How have the script and film evolved over the course of their development?
The script was written by indigenous Warradjari woman and award winning author Tara June Winch and evolved as the groups featured gave invaluable insight to the history and meaning of their performances. Additionally as Jack Charles and David Gulpilil encountered the script they both bought their own treatment to it, evolving it further.
What type of feedback have you received so far?
Very good :) see attached media report sheet and report.
Has the feedback surprised or challenged your point of view?
It’s been satisfying and demonstrates the broad interest in the subject as well as the collective interest of both contemptuous Australians and foreigners in learning more about First Australians.
What are you looking to achieve by having your film more visible on www.wearemovingstories.com?
General awareness and a platform to celebrate the substantial possibilities for the film to continue to engage audiences.
Who do you need to come on board (producers, sales agents, buyers, distributors, film festival directors, journalists) to amplify this film’s message?
All of the above.
What type of impact and/or reception would you like this film to have?
Large scale exposure to Australian audiences of all groups, especially children who will become the future leaders of our country.
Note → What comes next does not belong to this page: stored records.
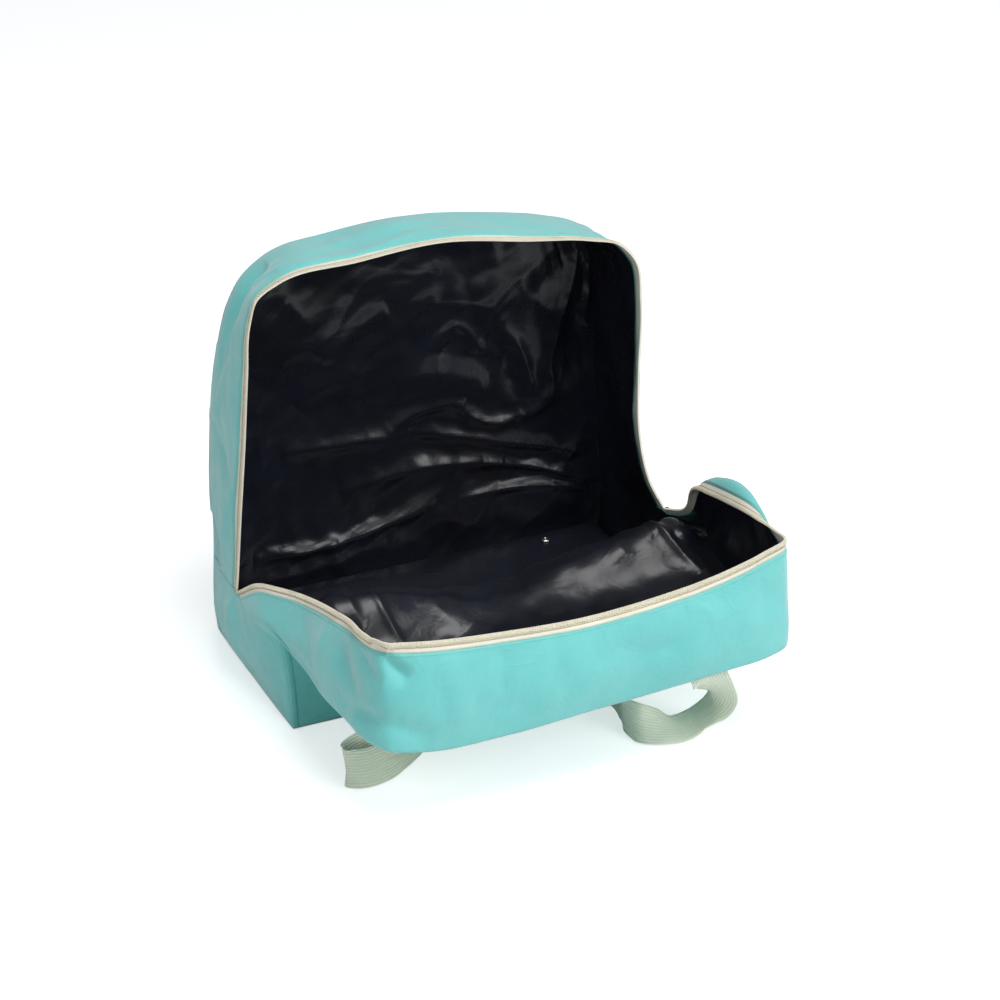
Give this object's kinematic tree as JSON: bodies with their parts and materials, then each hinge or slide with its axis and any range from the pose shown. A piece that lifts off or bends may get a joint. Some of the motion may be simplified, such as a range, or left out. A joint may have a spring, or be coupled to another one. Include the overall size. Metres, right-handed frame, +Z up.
{
  "type": "sewing machine tote bag",
  "caption": "Soft lined tote bag for a sewing machine, standing on its flat base with its zip undone and the front half folded down as a tray, with webbing handles.",
  "frame": {"origin": "on the floor, under the middle of the bag's rectangular base", "axes": "+X across the bag to the viewer's right, -Y to the front, where the folded half lies, +Z up out of the base"},
  "size_m": [0.5017, 0.5031, 0.4475],
  "materials": {
    "outer_fabric": "coated woven cloth with a soft sheen",
    "lining": "glossy soft vinyl",
    "stud_metal": "bright rivet head",
    "zip_tape": "woven tape with a coil along its edge",
    "slider_metal": "satin",
    "webbing": "ribbed webbing"
  },
  "bodies": {
    "root": {"back_panel": "outer_fabric", "back_gusset": "outer_fabric", "side_left": "outer_fabric", "side_right": "outer_fabric", "base_panel": "outer_fabric", "front_panel": "outer_fabric", "front_gusset": "outer_fabric", "corner_binding_left": "outer_fabric", "corner_binding_right": "outer_fabric", "back_lining": "lining", "front_lining": "lining", "back_gusset_lining": "lining", "front_gusset_lining": "lining", "side_left_lining": "lining", "side_right_lining": "lining", "base_pad": "lining", "base_stud": "stud_metal", "back_zip_tape": "zip_tape", "front_zip_tape": "zip_tape", "zip_slider": "slider_metal", "front_handle": "webbing", "back_handle": "webbing"}
  },
  "joints": []
}
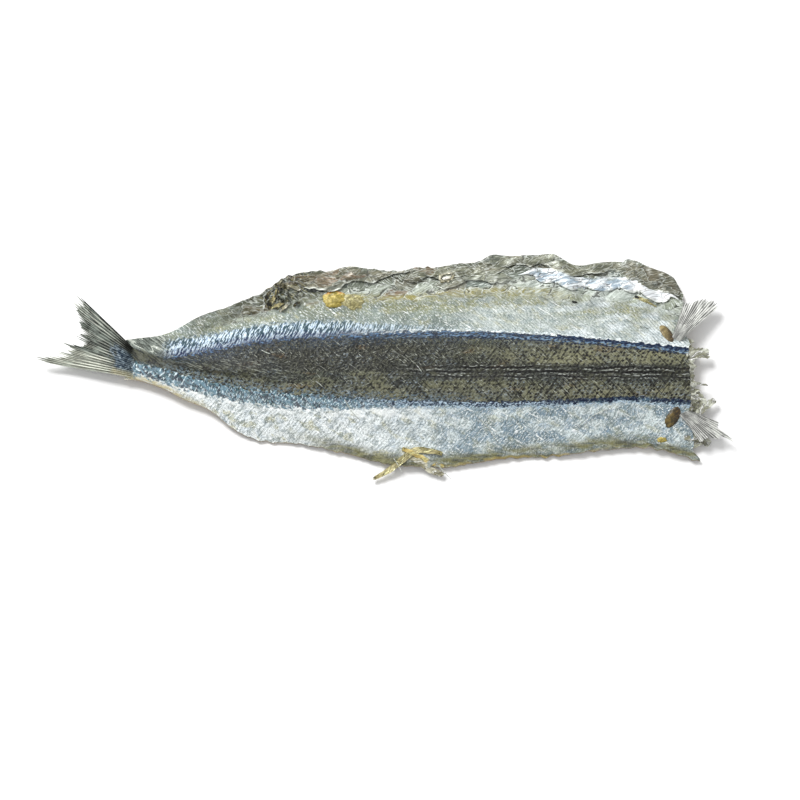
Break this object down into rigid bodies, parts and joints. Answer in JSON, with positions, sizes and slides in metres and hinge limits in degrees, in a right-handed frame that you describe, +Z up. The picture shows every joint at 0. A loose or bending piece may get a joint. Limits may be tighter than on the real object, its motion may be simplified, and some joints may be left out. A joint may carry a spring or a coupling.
{
  "type": "dried needlefish",
  "caption": "Headless needlefish split along the belly, opened flat and dried, lying skin side up: dark back, silver flanks, ruffled belly wall, forked tail fin on its side.",
  "frame": {"origin": "middle of the footprint, on the surface that the fish lies on", "axes": "+X along the fish from the tail fin to the cut behind the head, +Y to the ruffled side, +Z up from the flesh side to the skin side"},
  "size_m": [0.3148, 0.1026, 0.0099],
  "materials": {
    "skin": "dried fish skin: dark olive grey back, blue and silver flanks, satin to glossy",
    "fin": "dried fin rays and thin fin skin, grey to cream, satin",
    "flesh": "dried translucent flesh and torn belly skin, beige to golden, satin"
  },
  "bodies": {
    "root": {"dried_needlefish": "skin"}
  },
  "joints": []
}
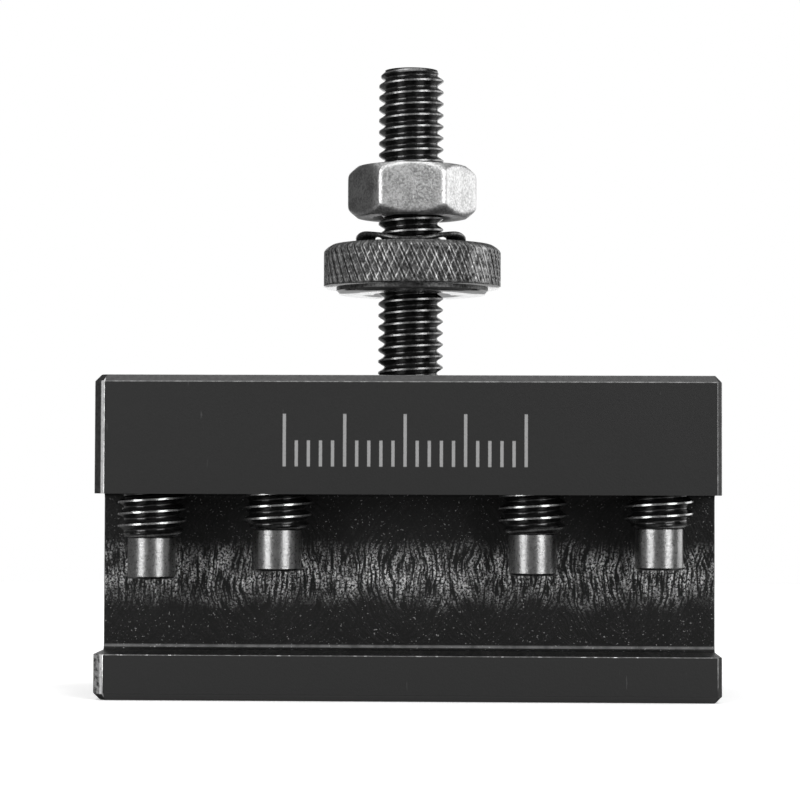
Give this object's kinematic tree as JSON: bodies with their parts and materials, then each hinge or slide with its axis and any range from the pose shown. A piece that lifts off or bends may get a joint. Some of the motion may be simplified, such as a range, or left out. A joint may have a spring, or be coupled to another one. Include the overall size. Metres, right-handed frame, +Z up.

Furthermore the film will stand as an important and valuable archive for future generations of the custodians of the cultural stories it contains.
What’s a key question that will help spark a debate or begin a conversation about this film?
I’ll leave that to you as I’m keen to not bring a white (mine) political understanding to this film. However I will say that the film, I hope, demonstrates the benefits of white Australians seeking and taking leadership from Jndignekus people on matters of cultural and social relevance to First Nation communities. The film benefited from a rigorous attendance to working within ICIP protocols, and screen Australia’s indigenous ethics guidelines. Furthermore as director and producer I was at all stages led by a robust group of Indigenous Australians including former Bangarra chair and 2018 NAIDOC nominee Marilyn Miller and Senior Walmjarri woman Annette Kogolo.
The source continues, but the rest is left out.